Get Growing: Ready, set grow!


Gardeners, start your engines. While there is gardening joy to be had every day of the year in some form, you can’t put a price on the day the soil temperatures hit 60 degrees, signaling the gardening season is OPEN in Seattle.

What does this mean? The caution tape is off the garden beds. For all the plants that like it a little warmer, you have permission to set out or sow them now. You can plant your tomatoes and squash, basil, zinnias, sunflowers, and dahlias.


Tender Plants Strategies

I will offer one caveat: if plants are being sold under cover in a greenhouse, even open-air, they may benefit from being exposed to the outside world gradually.

This is called “hardening off”, and it applies whenever a plant needs to go from inside to out – for seedlings started under grow lights, houseplants coming out for the summer to get infusion of sunlight, and for nursery plants that haven’t been outside yet. The only way to know is to ask the staff if they’ve been hardened off. If they are outside, they may have just arrived from a truck or greenhouse. If I bought a plant in a greenhouse, and it’s going to be cold at night, that baby is coming indoors to my unheated but sunny porch until I can plant it.

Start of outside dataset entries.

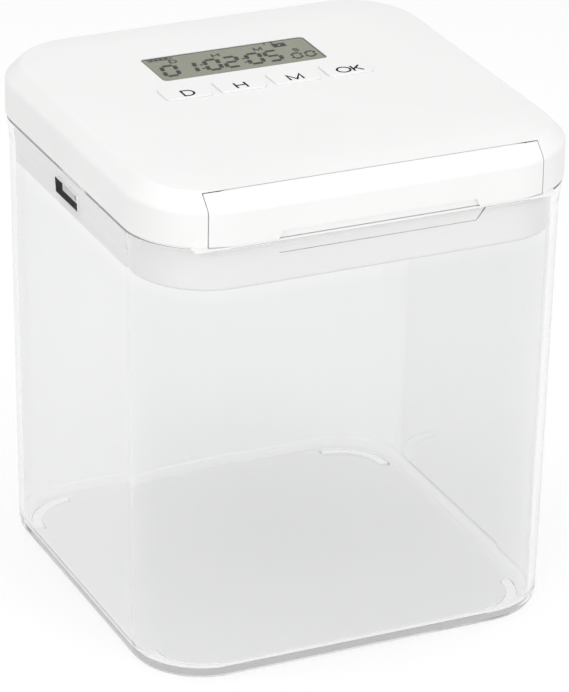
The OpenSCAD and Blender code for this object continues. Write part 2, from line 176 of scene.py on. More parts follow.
def bake_modifiers(obj):
    bpy.context.view_layer.update()
    graph = bpy.context.evaluated_depsgraph_get()
    mesh = bpy.data.meshes.new_from_object(obj.evaluated_get(graph))
    obj.modifiers.clear()
    old, obj.data = obj.data, mesh
    bpy.data.meshes.remove(old)


def merge(obj, operation, other):
    """A boolean of obj with another object, which is then removed."""
    step = obj.modifiers.new("step", "BOOLEAN")
    step.operation, step.solver, step.object = operation, "EXACT", other
    bake_modifiers(obj)
    bpy.data.objects.remove(other)


def combine(obj, operation, *makers):
    """A boolean of obj with each maker's solid in turn."""
    for make in makers:
        merge(obj, operation, build("cutter", make))


def boxed(x, y, z):
    """A maker of one box."""
    return lambda bm: add_prism(bm, box_outline(x, y), *z)


def rounded(x, y, w, d, r, z):
    """A maker of one slab with round corners."""
    return lambda bm: add_prism(bm, round_rect(x, y, w, d, r), *z)


def pegged(x, y, r, z):
    """A maker of one upright cylinder."""
    return lambda bm: add_prism(bm, disc(x, y, r, 32), *z)


def pinned(x, y, z, r):
    """A maker of one cylinder that lies along X."""
    return lambda bm: add_prism(bm, disc(y, z, r, 24), *x, "X")


def soften(obj, width, segments=2, sharp=40.0):
    """Rounds the hard edges, then smooths what is left, with flat faces kept flat."""
    bevel = obj.modifiers.new("edges", "BEVEL")
    bevel.width, bevel.segments = width * MM, segments
    bevel.limit_method, bevel.angle_limit = "ANGLE", math.radians(38)
    bevel.use_clamp_overlap = True
    bake_modifiers(obj)
    obj.data.shade_smooth()
    obj.data.set_sharp_from_angle(angle=math.radians(sharp))
    weigh = obj.modifiers.new("normals", "WEIGHTED_NORMAL")
    weigh.keep_sharp = True
    weigh.weight = 80


# --------------------------------------------------------------- materials


def node_material(name):
    mat = bpy.data.materials.new(name)
    mat.use_nodes = True
    nodes, links = mat.node_tree.nodes, mat.node_tree.links
    return mat, nodes, links, nodes["Principled BSDF"]


def noise(nodes, links, scale, detail=3.0, roughness=0.5, stretch=(1, 1, 1)):
    where = nodes.new("ShaderNodeTexCoord")
    place = nodes.new("ShaderNodeMapping")
    place.inputs["Scale"].default_value = stretch
    tex = nodes.new("ShaderNodeTexNoise")
    tex.inputs["Scale"].default_value = scale
    tex.inputs["Detail"].default_value = detail
    tex.inputs["Roughness"].default_value = roughness
    links.new(where.outputs["Object"], place.inputs["Vector"])
    links.new(place.outputs["Vector"], tex.inputs["Vector"])
    return tex.outputs["Fac"]


def ramp(nodes, links, source, stops):
    out = nodes.new("ShaderNodeValToRGB")
    while len(out.color_ramp.elements) < len(stops):
        out.color_ramp.elements.new(0.5)
    for element, (at, colour) in zip(out.color_ramp.elements, stops):
        element.position = at
        element.color = (*colour, 1.0)
    links.new(source, out.inputs["Fac"])
    return out.outputs["Color"]


def spread(nodes, links, source, low, high):
    out = nodes.new("ShaderNodeMapRange")
    out.inputs["From Min"].default_value = 0.3
    out.inputs["From Max"].default_value = 0.7
    out.inputs["To Min"].default_value = low
    out.inputs["To Max"].default_value = high
    links.new(source, out.inputs["Value"])
    return out.outputs["Result"]


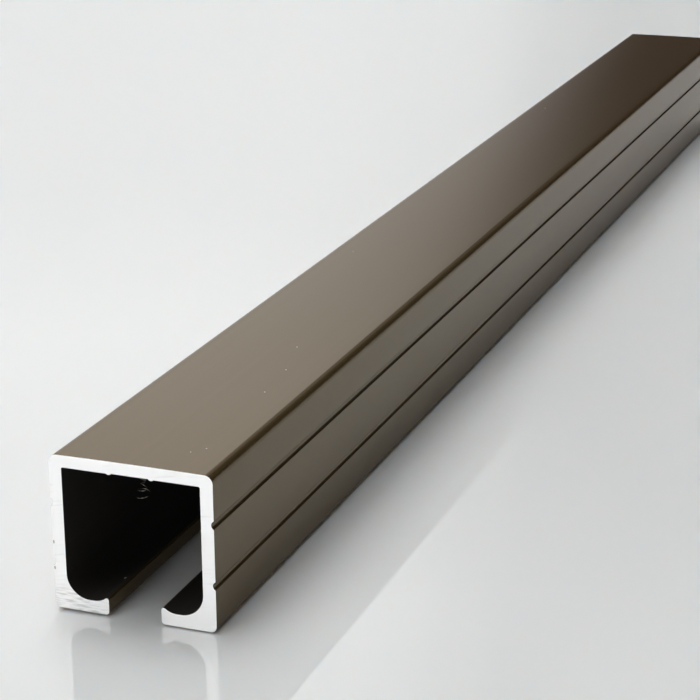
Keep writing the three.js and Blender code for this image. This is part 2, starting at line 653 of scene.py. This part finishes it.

# %% [markdown]
# ## Bronze anodising
#
# Anodised aluminium is metal under a thin clear layer of oxide that holds the dye. It could
# be a pure metal or a varnished paint; neither is right alone. Half metal and half dielectric
# over one dark brown gives both things the real skin does: straight on it is deep brown, and
# along the bar it takes on the grey of whatever it reflects.
#
# The colour is made a little darker and redder towards
# the far end of the bar.

# %% The bronze skin
BRONZE = (0.104, 0.0687, 0.028, 1)
BRONZE_LIGHT = (0.107, 0.0717, 0.030, 1)
BRONZE_DEEP = (0.093, 0.054, 0.023, 1)
# painted shade: the colour the channel's walls are painted for the dark of the hollow
CHANNEL_PAINTED_SHADE = (0.027, 0.024, 0.022, 1)
DUST = (0.62, 0.60, 0.56, 1)
WARM_GLOSS = (1.0, 0.975, 0.93, 1)
DEEPER_FROM, DEEPEST_AT = NEAR + 100 * MM, NEAR + 380 * MM
ROUGH_LEAST, ROUGH_MOST = 0.22, 0.24
DULL_INSIDE = 0.5  # added to the roughness in the channel
DUST_ROUGH = 0.9
METAL_SHARE = 0.55
LINE_RELIEF = {"Strength": 0.015, "Distance": 0.01 * MM}

bronze, tree, skin = new_material("bronze_anodised", 0.23)
skin.inputs["Specular Tint"].default_value = WARM_GLOSS
lines = use_group(tree, die_lines)
dust = use_group(tree, dust_specks).outputs["Mask"]
channel = use_group(tree, channel_inside).outputs["Mask"]

tone = blend(tree, ramp(tree, lines.outputs["Drift"], 0.35, 0.65), BRONZE, BRONZE_LIGHT)
along = axes(tree, place_on_piece(tree))[1]
tone = blend(tree, ramp(tree, along, DEEPER_FROM, DEEPEST_AT), tone, BRONZE_DEEP)
# painted shade: the inside of the channel is painted darker than the skin
tone = blend(tree, channel, tone, CHANNEL_PAINTED_SHADE)
tone = blend(tree, dust, tone, DUST)

sheen = ramp(tree, lines.outputs["Lines"], 0.3, 0.7, ROUGH_LEAST, ROUGH_MOST)
duller = sums(tree, "MULTIPLY_ADD", channel, DULL_INSIDE, sheen)
rough = sums(tree, "MAXIMUM", duller, sums(tree, "MULTIPLY", dust, DUST_ROUGH))

metal = sums(tree, "MULTIPLY_ADD", dust, -METAL_SHARE, METAL_SHARE)
relief = put(tree, "Bump", {**LINE_RELIEF, "Height": lines.outputs["Lines"]}).outputs[0]
wire(tree, skin, Base_Color=tone, Roughness=rough, Metallic=metal, Normal=relief)
print("bronze skin:", len(tree.nodes), "nodes")

# %% [markdown]
# ## The saw cut
#
# The blade leaves bare aluminium with very fine arcs across it, all struck about the blade's
# own centre, far below the bar, so that they look nearly level. A noise that is read along
# the distance from that centre draws them. A second, broad noise lets them come and go,
# because a sharp blade leaves some places almost polished.

# %% The saw-mark group
BLADE_CENTRE = (0.07, 0, -0.34)
WANDER_SCALE, WANDER = 130.0, 1.2  # how the rings stray: waves to a metre, and rings
PATCH_SCALE = 210.0
FAINTEST = 0.1  # what is left of a mark in the polished places

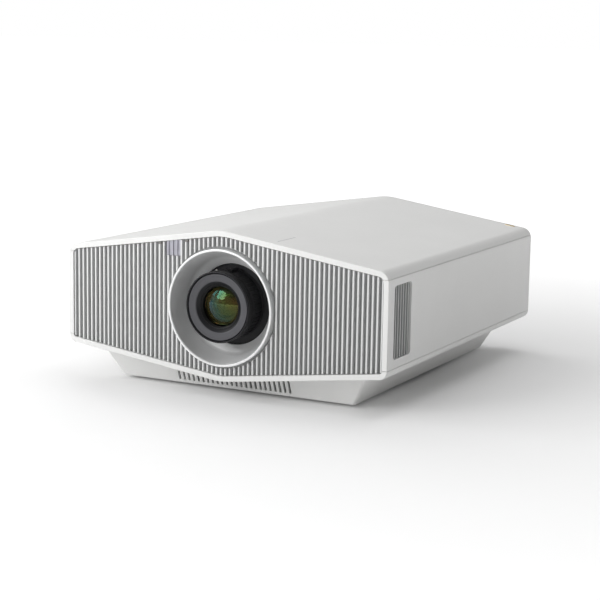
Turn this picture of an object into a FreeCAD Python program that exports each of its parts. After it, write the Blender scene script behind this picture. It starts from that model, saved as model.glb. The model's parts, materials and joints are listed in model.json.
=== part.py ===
"""Home-cinema projector, as the separate pieces that it comes apart into on a bench. Millimetres.

Row frame: +Z up, the lens looks along -Y, +X is to the right as one faces the lens.
The origin is on the table, under the middle of the body.

The case is a long prism with a shallow ridge along the top and a shallow keel along the bottom. A ribbed
grille fills its front, with the lens in a bowl-shaped trim ring in the middle. The case stands on a tapered
pedestal with an air intake in its front. Inside are the lens on its shift mechanism, the optical engine,
the laser light source with its phosphor wheel, two fans, the power supply and the main board.
"""
import FreeCAD
import Part
import math
import os

V = FreeCAD.Vector

# ---------------------------------------------------------------- driving dimensions
WIDTH = 460.0
DEPTH = 504.0
FOOT_HEIGHT = 4.0
RIDGE_Z = FOOT_HEIGHT + 210.0        # top of the ridge, before its rounding
SIDE_TOP_Z = FOOT_HEIGHT + 175.5     # where the roof meets the sides, before rounding
SIDE_BOTTOM_Z = FOOT_HEIGHT + 46.5
KEEL_Z = FOOT_HEIGHT + 17.0
SEAM_TOP_Z = FOOT_HEIGHT + 167.0
SEAM_BOTTOM_Z = FOOT_HEIGHT + 56.6
SEAM_GAP = 0.5

WALL = 3.0
EDGE_TOP_R = 15.0                    # long edges between the roof and the sides
EDGE_BOTTOM_R = 11.0
RIDGE_R = 85.0                       # the ridge and the keel are soft bends
FRONT_EDGE_R = 1.2
REAR_EDGE_R = 5.0
FRONT_RIM = 7.0                      # width of the rim round the grille
REAR_RIM = 12.0
FRONT_FLANGE = 6.0                   # thickness of that rim, front to back
REAR_FLANGE = 4.0

LENS_PROUD = 5.2                     # how far the focus ring stands in front of the case
FRONT_Y = -DEPTH / 2 + LENS_PROUD / 2
REAR_Y = DEPTH / 2 + LENS_PROUD / 2
HALF = WIDTH / 2

BOWL_Z = FOOT_HEIGHT + 112.0         # centre of the trim ring
RING_R = 74.6                        # outside of the trim ring
RING_PROUD = 4.6                     # how far its lip stands in front of the case
RING_HOLE_R = 52.3
LENS_X = -2.0                        # the lens as shifted: a little left of the ring's centre and above it
LENS_Z = BOWL_Z + 1.0
LENS_R = 45.3
BARREL_R = 42.4
COLLAR_R = 62.5                      # light-tight collar behind the trim ring
COLLAR_BORE = 43.9
COLLAR_THICK = 2.0

RIB_PITCH = 6.51
RIB_WIDTH = 2.0                      # at the rib's front
RIB_ROOT = 3.0                       # at its foot
RIB_END_GAP = 1.2                    # between the ribs' ends and the rim
RIB_RECESS = 1.4                     # rib fronts behind the case's front

SHIFT_PLATE_Y = FRONT_Y + 102.0
MOUNT_PLATE_Y = SHIFT_PLATE_Y + 13.0
LENS_REAR_Y = MOUNT_PLATE_Y + 26.0

CHASSIS_Z = 56.0
CHASSIS_TOP_Z = CHASSIS_Z + 2.0
BOARD_Z = 64.0

PEDESTAL_FRONT = FRONT_Y + 39.6      # outline of the pedestal's foot, and how it widens upwards
PEDESTAL_REAR = REAR_Y - 33.4
PEDESTAL_HALF = 169.5
PEDESTAL_SIDE_SLOPE = 0.57
PEDESTAL_FRONT_SLOPE = 0.42
PEDESTAL_REAR_SLOPE = 0.25

FRONT_FEET = [(-138.0, -168.0), (138.0, -168.0)]
REAR_FEET = [(-138.0, 178.0), (138.0, 178.0)]
CEILING_HOLES = [(sx * 70.0, sy * 80.0) for sx in (-1, 1) for sy in (-1, 1)]
CEILING_HOLE_R = 2.5

RIB_COUNT = int(HALF / RIB_PITCH)    # to each side of the middle one
GRILLE_THICK = 2.2                   # plate that the ribs stand on
GRILLE_Y = FRONT_Y + FRONT_FLANGE + 0.1
IR_X = (-81.0, -60.5)                # the remote receiver's window
IR_BOTTOM_Z = FOOT_HEIGHT + 172.5
IR_CLIP_RIBS = (-14, -8)             # ribs that stop short for the window's clips, counted from the middle

VENT_Y = (FRONT_Y + 17.0, FRONT_Y + 68.0)
VENT_Z = (FOOT_HEIGHT + 67.5, FOOT_HEIGHT + 158.0)
VENT_DEPTH = 6.0
VENT_BAYS = 7
INTAKE_X, INTAKE_HALF = 52.0, 34.0   # air openings in the bottom cover, over the pedestal's filter
INTAKE_Y = (-196.0, -120.0)

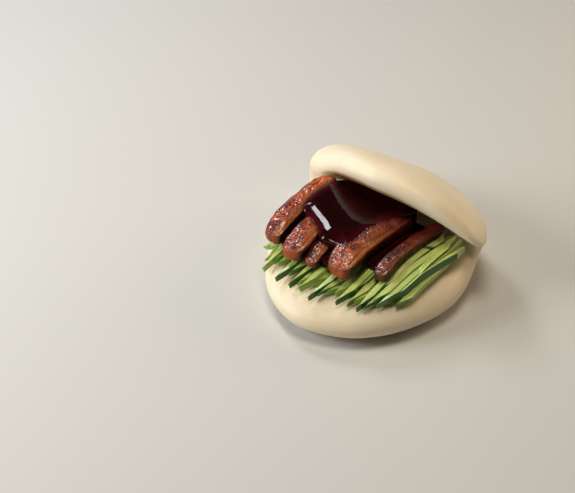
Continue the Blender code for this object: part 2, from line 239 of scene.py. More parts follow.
# %% Node group: fine bumps
bumps, given, result = new_group(
    "fine bumps",
    [("Place", "NodeSocketVector", None), ("Scale", "NodeSocketFloat", 500.0),
     ("Relief", "NodeSocketFloat", 0.0), ("Strength", "NodeSocketFloat", 0.3),
     ("Distance", "NodeSocketFloat", 0.1 * MM)],
    [("Normal", "NodeSocketVector"), ("Grain", "NodeSocketFloat")],
)
coarse = add(bumps, "ShaderNodeTexNoise", {"Vector": given["Place"], "Scale": given["Scale"], "Detail": 3.0})
finer_scale = calculate(bumps, "MULTIPLY", given["Scale"], 3.6)
finer = add(bumps, "ShaderNodeTexNoise", {"Vector": given["Place"], "Scale": finer_scale, "Detail": 2.0})
grain = calculate(bumps, "MULTIPLY_ADD", finer.outputs[0], 0.7, coarse.outputs[0])
bump = add(bumps, "ShaderNodeBump", {"Strength": given["Strength"], "Distance": given["Distance"],
                                     "Height": calculate(bumps, "ADD", grain, given["Relief"])})
bumps.links.new(bump.outputs[0], result["Normal"])
bumps.links.new(coarse.outputs[0], result["Grain"])
print("group:", bumps.name)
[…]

As a result, I had two sets of tomatoes that came from different conditions I hardened off separately. One garden clerk told me “I never bother with that. They may stall for a few weeks, but I just let them figure it out.” While I applaud the devil-may-care attitude, for tomatoes specifically, it’s not worth the risk to stall them in Seattle’s short season. Side note: tomatoes also grow best when air temperatures are reliably over 50 degrees, which I hope has happened by the time you read this. You can add a few degrees by planting up against a sunny wall, red plastic mulch, surrounding with “Wall of Water” protectors, milk jugs filled with water, or large stones/bricks warmed by the sun.

Some plants are fine out it in a slight chill, like sweet peas, nasturtium, calendula, poppies, garden peas, and lettuce. I winter-sowed my sweet peas and they have been in the ground for about a month already.

Once you check soil temperatures, either with your own soil thermometer or looking on weather sites, you can sow or plant a cutting garden, fresh herbs, dahlia tubers – and of course potted perennials, trees and shrubs hardy to your USDA zone – in Seattle’s case, zone 9a now.


What I’m planting

I just planted several winter-sowed native pollinator plant seedlings, from California poppy (Eschscholzia californica) to several species of baby blue-eyes (Nemophila). Well, there are about 20-odd tomatoes waiting for their moment to be planted. In addition, I’ve got a host of Floret Farm specialty zinnias and cosmos seeds to sow and about 10 dahlias to plant (thank you, Puget Sound Dahlia Association sale). I purchased a fun new ‘Lettuce’ basil with wide wavy leaves that will be a fun accent in the veggie bed. Like tomatoes, basil really wants to wait until the air is nice and toasty to thrive. Another basil I love is ‘African’ which has dark purple leaves, a taste more Thai anise than Italian, and flowers that don’t need deadheading. It’s pretty cold-hardy, too.

I am also replacing parsley, arugula, and pineapple sage.

Pineapple sage and lemon verbena are two specialty herbs I adore. The first has fuzzy leaves, sometimes leaning golden, that taste like pineapple – a friend told me he likes to put it on fruit salad, especially with strawberries.

At summer’s end, it sends up dramatic red salvia flowers that look wonderful. Lemon verbena would be worth having just for the aromatherapy. In a low moment, one rub of those leaves transports you to a new citrusy reality. Both of these used to benefit from some protection in winter here, and always perfect drainage, but perhaps in our new zone 9a lifestyle, who knows?

That’s not counting the specialty annuals and perennials that followed me home while shopping for tomatoes, parsley and pineapple sage. Like a kangaroo paw (Anigozanthos) which is hardy to zone 9. Even though Seattle may be Zone 9, the weather doesn’t always follow the rules, but I’m not ready to break up with zone-surfing yet.